## Goal
Copy out all of the material exactly as presented.

[Start Given material]

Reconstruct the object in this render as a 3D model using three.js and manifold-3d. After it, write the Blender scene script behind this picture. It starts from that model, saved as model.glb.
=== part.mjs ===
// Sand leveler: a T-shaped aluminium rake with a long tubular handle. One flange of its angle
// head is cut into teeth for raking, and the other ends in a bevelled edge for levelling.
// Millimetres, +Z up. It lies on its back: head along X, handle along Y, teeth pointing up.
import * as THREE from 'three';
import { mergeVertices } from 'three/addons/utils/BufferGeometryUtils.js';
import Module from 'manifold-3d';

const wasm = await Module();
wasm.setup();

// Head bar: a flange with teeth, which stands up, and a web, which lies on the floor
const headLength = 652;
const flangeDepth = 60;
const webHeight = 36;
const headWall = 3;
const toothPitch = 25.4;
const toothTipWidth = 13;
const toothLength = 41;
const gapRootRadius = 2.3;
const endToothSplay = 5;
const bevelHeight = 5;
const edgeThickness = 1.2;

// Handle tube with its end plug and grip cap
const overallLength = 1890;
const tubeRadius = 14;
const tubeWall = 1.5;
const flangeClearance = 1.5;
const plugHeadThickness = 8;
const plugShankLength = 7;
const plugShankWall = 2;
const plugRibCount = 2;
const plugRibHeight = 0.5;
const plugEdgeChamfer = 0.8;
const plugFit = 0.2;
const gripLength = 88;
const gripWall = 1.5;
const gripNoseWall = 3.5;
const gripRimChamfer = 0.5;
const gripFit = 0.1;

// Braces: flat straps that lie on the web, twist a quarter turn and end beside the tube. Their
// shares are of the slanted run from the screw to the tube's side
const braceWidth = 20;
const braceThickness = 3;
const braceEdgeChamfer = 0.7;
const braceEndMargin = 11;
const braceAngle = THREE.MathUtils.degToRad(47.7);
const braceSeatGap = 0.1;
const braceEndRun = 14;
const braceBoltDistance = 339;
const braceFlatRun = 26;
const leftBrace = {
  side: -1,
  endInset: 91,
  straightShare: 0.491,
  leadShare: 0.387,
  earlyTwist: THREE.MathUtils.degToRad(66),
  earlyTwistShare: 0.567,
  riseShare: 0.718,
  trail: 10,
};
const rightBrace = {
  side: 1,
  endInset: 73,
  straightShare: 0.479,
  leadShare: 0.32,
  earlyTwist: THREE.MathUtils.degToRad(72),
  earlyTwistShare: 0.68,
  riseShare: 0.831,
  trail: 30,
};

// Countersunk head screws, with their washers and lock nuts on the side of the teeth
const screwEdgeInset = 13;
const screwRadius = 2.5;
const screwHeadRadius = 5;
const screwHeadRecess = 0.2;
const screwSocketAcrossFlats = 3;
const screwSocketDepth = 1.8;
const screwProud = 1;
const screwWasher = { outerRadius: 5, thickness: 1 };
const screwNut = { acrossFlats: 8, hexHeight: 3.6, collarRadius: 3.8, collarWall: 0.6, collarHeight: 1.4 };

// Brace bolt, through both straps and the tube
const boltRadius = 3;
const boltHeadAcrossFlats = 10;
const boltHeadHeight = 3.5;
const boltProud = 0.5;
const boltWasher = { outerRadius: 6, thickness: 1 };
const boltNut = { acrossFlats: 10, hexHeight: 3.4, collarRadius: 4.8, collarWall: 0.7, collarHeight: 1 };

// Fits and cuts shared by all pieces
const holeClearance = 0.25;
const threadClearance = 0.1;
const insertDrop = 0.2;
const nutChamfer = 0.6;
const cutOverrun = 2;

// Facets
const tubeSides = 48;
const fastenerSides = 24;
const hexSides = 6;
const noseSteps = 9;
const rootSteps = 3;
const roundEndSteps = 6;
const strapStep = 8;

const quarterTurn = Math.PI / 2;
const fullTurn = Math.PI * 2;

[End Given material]

## Written answer
Reconstruct the object in this render as a 3D model using three.js and manifold-3d. After it, write the Blender scene script behind this picture. It starts from that model, saved as model.glb.
=== part.mjs ===
// Sand leveler: a T-shaped aluminium rake with a long tubular handle. One flange of its angle
// head is cut into teeth for raking, and the other ends in a bevelled edge for levelling.
// Millimetres, +Z up. It lies on its back: head along X, handle along Y, teeth pointing up.
import * as THREE from 'three';
import { mergeVertices } from 'three/addons/utils/BufferGeometryUtils.js';
import Module from 'manifold-3d';

const wasm = await Module();
wasm.setup();

// Head bar: a flange with teeth, which stands up, and a web, which lies on the floor
const headLength = 652;
const flangeDepth = 60;
const webHeight = 36;
const headWall = 3;
const toothPitch = 25.4;
const toothTipWidth = 13;
const toothLength = 41;
const gapRootRadius = 2.3;
const endToothSplay = 5;
const bevelHeight = 5;
const edgeThickness = 1.2;

// Handle tube with its end plug and grip cap
const overallLength = 1890;
const tubeRadius = 14;
const tubeWall = 1.5;
const flangeClearance = 1.5;
const plugHeadThickness = 8;
const plugShankLength = 7;
const plugShankWall = 2;
const plugRibCount = 2;
const plugRibHeight = 0.5;
const plugEdgeChamfer = 0.8;
const plugFit = 0.2;
const gripLength = 88;
const gripWall = 1.5;
const gripNoseWall = 3.5;
const gripRimChamfer = 0.5;
const gripFit = 0.1;

// Braces: flat straps that lie on the web, twist a quarter turn and end beside the tube. Their
// shares are of the slanted run from the screw to the tube's side
const braceWidth = 20;
const braceThickness = 3;
const braceEdgeChamfer = 0.7;
const braceEndMargin = 11;
const braceAngle = THREE.MathUtils.degToRad(47.7);
const braceSeatGap = 0.1;
const braceEndRun = 14;
const braceBoltDistance = 339;
const braceFlatRun = 26;
const leftBrace = {
  side: -1,
  endInset: 91,
  straightShare: 0.491,
  leadShare: 0.387,
  earlyTwist: THREE.MathUtils.degToRad(66),
  earlyTwistShare: 0.567,
  riseShare: 0.718,
  trail: 10,
};
const rightBrace = {
  side: 1,
  endInset: 73,
  straightShare: 0.479,
  leadShare: 0.32,
  earlyTwist: THREE.MathUtils.degToRad(72),
  earlyTwistShare: 0.68,
  riseShare: 0.831,
  trail: 30,
};

// Countersunk head screws, with their washers and lock nuts on the side of the teeth
const screwEdgeInset = 13;
const screwRadius = 2.5;
const screwHeadRadius = 5;
const screwHeadRecess = 0.2;
const screwSocketAcrossFlats = 3;
const screwSocketDepth = 1.8;
const screwProud = 1;
const screwWasher = { outerRadius: 5, thickness: 1 };
const screwNut = { acrossFlats: 8, hexHeight: 3.6, collarRadius: 3.8, collarWall: 0.6, collarHeight: 1.4 };

// Brace bolt, through both straps and the tube
const boltRadius = 3;
const boltHeadAcrossFlats = 10;
const boltHeadHeight = 3.5;
const boltProud = 0.5;
const boltWasher = { outerRadius: 6, thickness: 1 };
const boltNut = { acrossFlats: 10, hexHeight: 3.4, collarRadius: 4.8, collarWall: 0.7, collarHeight: 1 };

// Fits and cuts shared by all pieces
const holeClearance = 0.25;
const threadClearance = 0.1;
const insertDrop = 0.2;
const nutChamfer = 0.6;
const cutOverrun = 2;

// Facets
const tubeSides = 48;
const fastenerSides = 24;
const hexSides = 6;
const noseSteps = 9;
const rootSteps = 3;
const roundEndSteps = 6;
const strapStep = 8;

const quarterTurn = Math.PI / 2;
const fullTurn = Math.PI * 2;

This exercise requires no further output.